"Looking up" may be a personal desire, and agreed is a lost art. We only feel nastolgic about it at present because a) it is a technique not too long used and b) sailors more then any one else I know are drowned in tradition and can't let go (not always a bad thing)
Somebody mentioned above a sextant is useless for open passages but good for costal cruising. I reckon most people can get a visual positive fix within a few hours to half a day at the most if cruising coastal these days, making a sextant next to useless these days. People need to start embracining the new world. Sure, back it up on paper, but if you can't DR navigate to the nearest safe port after a total loss of modern nav equipment, you ain't a snow balls chance in hell going to navigate by a sextant.
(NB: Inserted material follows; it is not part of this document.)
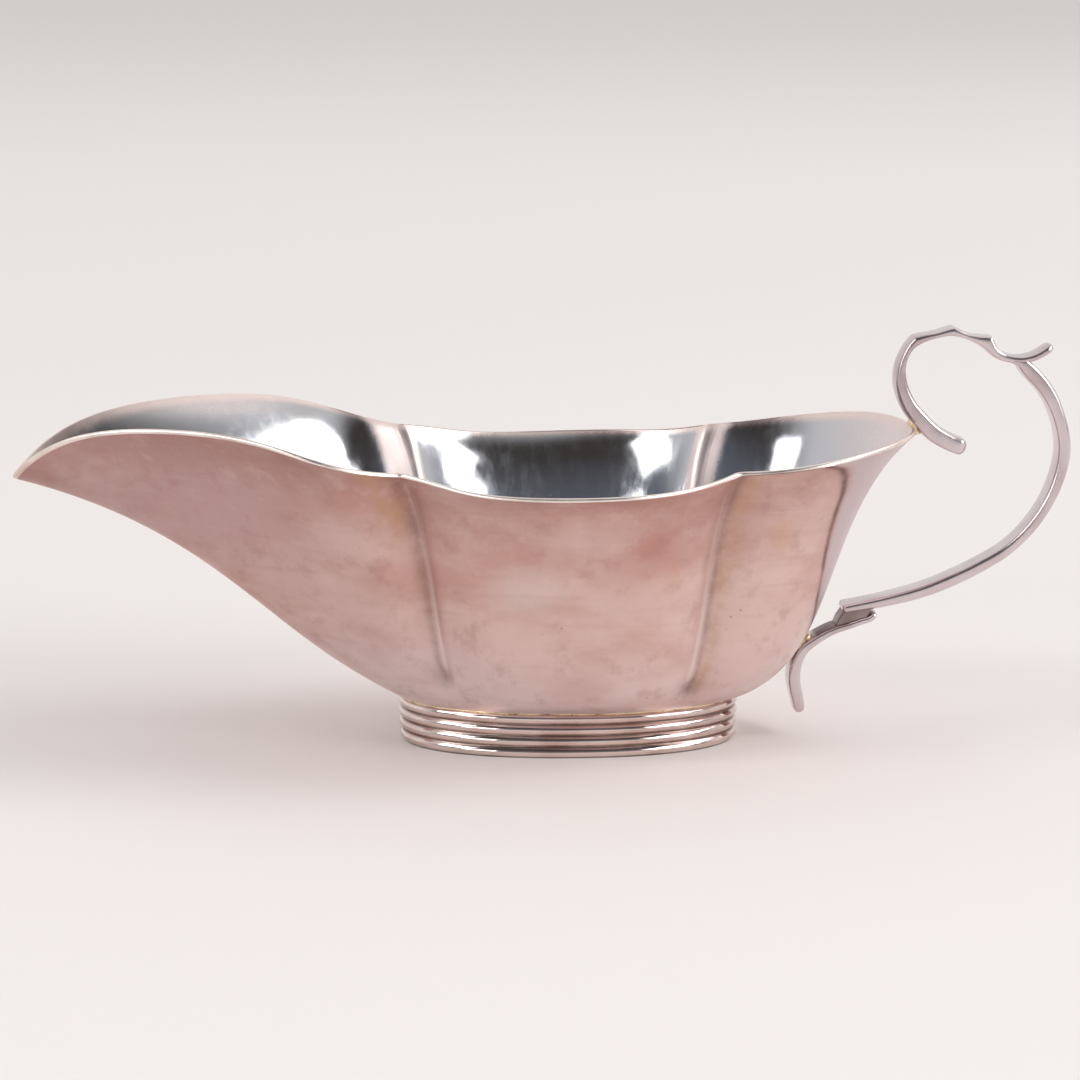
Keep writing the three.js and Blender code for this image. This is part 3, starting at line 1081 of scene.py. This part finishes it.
    def inside(self) -> list[Row]:
        """The rings of the inside, from the rim to the bottom's middle.

        Returns:
            Each ring with its climb.
        """
        rows = []
        for climb in self.climbs(self.rows_inside)[::-1]:
            height = np.full_like(self.turns, climb)
            out, _ = self.facing(self.turns, height)
            ring = self.wall(self.turns, height) - out * self.sheet
            ring[:, 2] = np.maximum(ring[:, 2], self.sheet * 0.98)
            rows.append((ring, climb))
        return rows + [self.bottom(share, self.sheet, 1.0)
                       for share in (0.94, 0.86, 0.76, 0.65, 0.5, 0.35, 0.2, 0.1, 0.02)]

    def build(self, finishes: list[bpy.types.Material]) -> bpy.types.Object:
        """Makes the bowl, which stands for its solid.

        Args:
            finishes: The outside's, the inside's and the rim's material.

        Returns:
            The bowl.
        """
        outside, edge, inside = self.outside(), self.edge(), self.inside()
        rings, climbs = zip(*outside, *edge, *inside)
        bands = ([Face.OUTSIDE] * (len(outside) - 1) + [Face.RIM] * len(edge)
                 + [Face.INSIDE] * len(inside))
        count = len(self.turns)
        indices = np.repeat(bands, count).tolist() + [Face.OUTSIDE, Face.INSIDE] * count
        climb = np.concatenate([np.repeat(climbs, count), [0, 0]])
        turn = np.concatenate([np.tile(self.turns, len(rings)), [0.5, 0.5]])
        values = {"climb": climb, "sunk": np.zeros_like(climb), **self.wear_and_painted_light(turn, climb)}
        skin = RingMesh(list(rings), self.foot.top)
        bowl = add_piece("lobed_bowl", skin, finishes, values, indices)
        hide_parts("bowl")
        return bowl

    def wear_and_painted_light(self, turn: np.ndarray, climb: np.ndarray) -> dict[str, np.ndarray]:
        """What use and cleaning did to the finish at each point, with the painted highlight and reflections
        that lie on it.

        Args:
            turn: Where round the bowl each point lies, 0 to 4.
            climb: How high it lies, 0 to 1.

        Returns:
            The brown lines of the flutes, joined with a painted dark reflection line on the back, the rubbed
            edge and the halo beside each flute, the painted highlight on each flute's crest inside, and the
            painted pale reflection at the back's end.
        """
        nearest = np.round(turn)
        to_side = (turn - nearest) * np.where(nearest % 2 == 1, 1, -1)
        away = np.abs(to_side)
        lasts = smooth_step(climb, *self.worn_from)
        tall = np.clip(np.sin(math.pi * climb), 0, 1) * lasts
        at_lip = np.where((nearest == 2) | (nearest == 3), smooth_step(climb, *self.halo_at_lip_from), 1.0)
        # Painted highlight along the crest of each flute inside.
        ridge_highlight = self.ridge_strength * (1 - smooth_step(away, *self.ridge_sides))
        in_back_lobe = np.where(turn < 1, 0.5 - np.abs(turn - 0.5), -1.0)
        past = in_back_lobe - np.interp(climb, *zip(*self.back_reflection_edge))
        line = self.brown_line.at(away) * lasts + self.brown_dimple.at(away) * self.brown_dimple_up.at(climb)
        # The line also takes a painted dark reflection along the edge of the back's pale end.
        line = line + self.dark_reflection_line.at(past) * smooth_step(climb, *self.dark_reflection_line_from)
        return {
            "line": np.clip(line, 0, 1),
            "rub": self.rubbed_edge.at(to_side) * tall,
            "halo": self.ochre_halo.at(to_side) * lasts * at_lip,
            "ridge_highlight": ridge_highlight * smooth_step(climb, *self.ridge_from),
            # Painted reflection: the back's pale end.
            "clean": smooth_step(past, 0.0, self.back_reflection_fade),
        }

    def back_wall_at(self, height: float) -> np.ndarray:
        """The point of the back wall's middle line at a height.

        Args:
            height: The height above the foot.

        Returns:
            The point.
        """
        climb = np.linspace(0, 1, 2001)
        line = self.bare_wall(np.full_like(climb, 0.5), climb)
        return np.array([np.interp(height, line[:, 2], line[:, k]) for k in range(3)])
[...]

This bloke was not really lost though. Apparently asleep when he found his boat full of water. He really was just unprepared. Normal reaction would be to don a likejacket, clip on your floating handheld VHF and your floating Garmin gps. Grab your Epirb and attach the cord. Then grab your tote bag prepared earlier and head for the cockpit to asses the situation.
The major problem these days is making sure you have replacement batteries for the handheld gps.
Excellent points SirG. My point is that you need to practice these skills regularly for them to be useful. Accuracy with a sextant is difficult to achieve. It is a motor skill like flying a plane and degrades without practice. Few of us do go to the effort of practicing sextant use. The chart plotter and GPS positions are just too convenient.
Good thread here this morning on astro nav. I would recommend Mary Blewitt's book. Sextants are cheap on eBay, I have seen Ebbco's go for $20.
forums.ybw.com/index.php?threads/astronavigation-what-do-i-need-to-take-besides-a-sextant.426552/
Just to hijack the thread slightly! Link from PBO forums along the lines of "would not have happened if he had carried paper charts"!
It seems there is some skepticism about this blokes story!
edition.cnn.com/2015/04/02/us/rescued-after-66-days-at-sea/
He does look to be in too good a nick.